Al ver que en los sondeos Lula aumentaba su distancia en intención de votos, o, al menos, lo reflejaban, Bolsonaro se lanzó a una frenética campaña sin fronteras. Con ocasión de los funerales y el entierro de la reina Isabel II se trasladó a Londres, se hospedó en la embajada brasileña de Mayfair y allí reunió, apoyado por los servicios diplomáticos, una serie de seguidores a los que Bolsonaro se dirigió en un mitin, ante la sorprendida mirada de “los bobbies” de seguridad. El contenido del discurso fue para decirle a la pequeña audiencia que su divisa para el próximo mandato presidencial era la de “Dios, patria, familia y libertad”.
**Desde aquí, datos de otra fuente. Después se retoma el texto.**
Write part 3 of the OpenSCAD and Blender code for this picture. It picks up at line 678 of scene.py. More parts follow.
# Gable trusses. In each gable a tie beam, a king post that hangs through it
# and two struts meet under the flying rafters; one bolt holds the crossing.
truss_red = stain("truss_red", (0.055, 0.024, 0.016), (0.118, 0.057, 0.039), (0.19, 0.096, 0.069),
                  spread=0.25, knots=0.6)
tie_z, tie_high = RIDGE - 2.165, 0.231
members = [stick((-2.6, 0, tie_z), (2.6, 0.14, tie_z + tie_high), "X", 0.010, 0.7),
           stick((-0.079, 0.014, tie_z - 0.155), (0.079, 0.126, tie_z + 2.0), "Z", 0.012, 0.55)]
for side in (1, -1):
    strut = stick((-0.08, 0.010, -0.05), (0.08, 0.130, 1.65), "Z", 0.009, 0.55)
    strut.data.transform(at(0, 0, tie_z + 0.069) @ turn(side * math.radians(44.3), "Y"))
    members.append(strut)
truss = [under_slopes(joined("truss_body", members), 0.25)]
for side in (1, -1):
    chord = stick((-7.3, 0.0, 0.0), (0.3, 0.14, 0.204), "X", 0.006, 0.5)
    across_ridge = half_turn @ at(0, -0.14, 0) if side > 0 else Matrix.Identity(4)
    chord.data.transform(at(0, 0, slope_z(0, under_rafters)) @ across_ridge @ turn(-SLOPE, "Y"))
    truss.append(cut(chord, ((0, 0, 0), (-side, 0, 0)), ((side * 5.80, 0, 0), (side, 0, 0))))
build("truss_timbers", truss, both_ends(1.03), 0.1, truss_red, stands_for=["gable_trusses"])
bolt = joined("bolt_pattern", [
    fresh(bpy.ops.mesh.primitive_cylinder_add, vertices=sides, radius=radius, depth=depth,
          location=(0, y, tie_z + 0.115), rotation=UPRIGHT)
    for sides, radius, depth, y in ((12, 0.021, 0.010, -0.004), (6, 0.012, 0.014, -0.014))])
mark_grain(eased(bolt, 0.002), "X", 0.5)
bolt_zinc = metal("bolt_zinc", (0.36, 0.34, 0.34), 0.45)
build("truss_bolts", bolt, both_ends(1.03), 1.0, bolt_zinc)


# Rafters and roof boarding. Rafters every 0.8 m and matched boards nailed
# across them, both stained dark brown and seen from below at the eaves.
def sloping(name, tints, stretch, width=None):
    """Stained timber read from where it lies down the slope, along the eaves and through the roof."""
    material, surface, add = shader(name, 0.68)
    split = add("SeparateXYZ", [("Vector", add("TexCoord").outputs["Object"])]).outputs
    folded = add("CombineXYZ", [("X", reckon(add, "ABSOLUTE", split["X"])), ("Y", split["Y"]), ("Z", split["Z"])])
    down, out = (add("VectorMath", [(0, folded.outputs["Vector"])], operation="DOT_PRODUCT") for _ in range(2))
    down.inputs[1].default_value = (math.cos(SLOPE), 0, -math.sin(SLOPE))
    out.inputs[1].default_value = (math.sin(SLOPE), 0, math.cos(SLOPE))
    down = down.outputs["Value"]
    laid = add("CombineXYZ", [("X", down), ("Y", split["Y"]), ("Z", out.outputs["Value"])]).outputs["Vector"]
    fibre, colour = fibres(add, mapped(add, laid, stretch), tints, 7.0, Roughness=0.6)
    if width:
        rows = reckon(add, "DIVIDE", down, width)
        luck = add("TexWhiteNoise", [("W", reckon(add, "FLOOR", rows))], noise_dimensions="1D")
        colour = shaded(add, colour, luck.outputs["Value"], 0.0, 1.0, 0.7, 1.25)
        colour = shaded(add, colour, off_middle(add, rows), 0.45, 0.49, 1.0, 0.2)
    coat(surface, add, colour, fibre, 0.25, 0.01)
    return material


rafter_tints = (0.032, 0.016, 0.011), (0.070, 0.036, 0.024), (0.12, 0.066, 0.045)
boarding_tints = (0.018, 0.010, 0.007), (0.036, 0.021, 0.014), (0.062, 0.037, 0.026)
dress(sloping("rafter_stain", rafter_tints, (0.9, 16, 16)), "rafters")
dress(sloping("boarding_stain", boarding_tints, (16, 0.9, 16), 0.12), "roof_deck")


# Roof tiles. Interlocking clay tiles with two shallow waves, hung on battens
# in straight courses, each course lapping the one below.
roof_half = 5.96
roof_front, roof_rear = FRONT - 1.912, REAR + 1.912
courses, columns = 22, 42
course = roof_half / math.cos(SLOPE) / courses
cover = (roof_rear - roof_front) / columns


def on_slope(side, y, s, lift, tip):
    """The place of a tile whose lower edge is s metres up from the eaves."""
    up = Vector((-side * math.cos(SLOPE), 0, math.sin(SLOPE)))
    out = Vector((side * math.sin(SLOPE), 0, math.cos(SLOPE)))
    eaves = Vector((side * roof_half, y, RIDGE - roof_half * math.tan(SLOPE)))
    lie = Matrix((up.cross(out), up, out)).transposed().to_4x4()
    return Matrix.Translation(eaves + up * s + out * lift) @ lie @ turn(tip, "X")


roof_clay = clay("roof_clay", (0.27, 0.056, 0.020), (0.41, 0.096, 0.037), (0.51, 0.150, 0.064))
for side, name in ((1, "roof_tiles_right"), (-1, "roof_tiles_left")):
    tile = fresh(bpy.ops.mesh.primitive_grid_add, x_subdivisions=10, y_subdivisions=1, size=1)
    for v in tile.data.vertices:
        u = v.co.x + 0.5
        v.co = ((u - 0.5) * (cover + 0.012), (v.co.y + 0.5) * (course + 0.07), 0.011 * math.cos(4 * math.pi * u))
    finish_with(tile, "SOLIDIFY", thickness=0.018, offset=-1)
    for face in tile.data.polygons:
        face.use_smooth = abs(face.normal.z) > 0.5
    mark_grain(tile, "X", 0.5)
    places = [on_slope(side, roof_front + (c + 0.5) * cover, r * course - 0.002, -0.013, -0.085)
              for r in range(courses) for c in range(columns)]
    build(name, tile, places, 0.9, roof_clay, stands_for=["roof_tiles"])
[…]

El único debate de campaña que aceptó con Lula tuvo lugar el día 29, organizado por la televisión Globo, la cadena más vista del país. Bolsonaro perdió la compostura y atacó con inusitada virulencia a Lula, llamándole mentiroso, expresidiario, traidor a la patria, miserable y otros calificativos de grueso calado. Al calificarle de presidiario se refería a la condena de Lula por corrupción que finalmente fue anulada por el Tribunal Supremo, pero por la que pasó 580 días en prisión.

Al atardecer del domingo electoral, miles de seguidores de Lula se dirigieron al centro de las ciudades para celebrar su triunfo. No tenían dudas, Lula sería elegido presidente en la primera vuelta. Parecía imposible que no lo fuera dado que los sondeos le daban 14 puntos de ventaja sobre Bolsonaro. Llevaban cerveza y otras bebidas, pero cuando fueron apareciendo los primeros datos reales, los gritos de euforia se moderaron para terminar apagándose en la resignación cuando aparecieron los datos finales que daban a Lula el 48% y a Bolsonaro el 43%. Ocho puntos por encima de lo que habían pronosticado las encuestas. Los sociólogos explican este desfase porque los datos se hicieron públicos dos días antes y movilizaron al electorado de derechas, entre ellos a buena parte de los 60.000 evangélicos que hay en el país. Ahora, los dos tienen puesta la esperanza en la segunda vuelta. Ahora se puede decir con propiedad que ha llegado el duelo de titanes. Desde el minuto siguiente de hacerse públicos los resultados, los dos candidatos empezaron una nueva campaña para el duelo definitivo. Todos los observadores pronostican que será una campaña sucia y violenta. Veremos.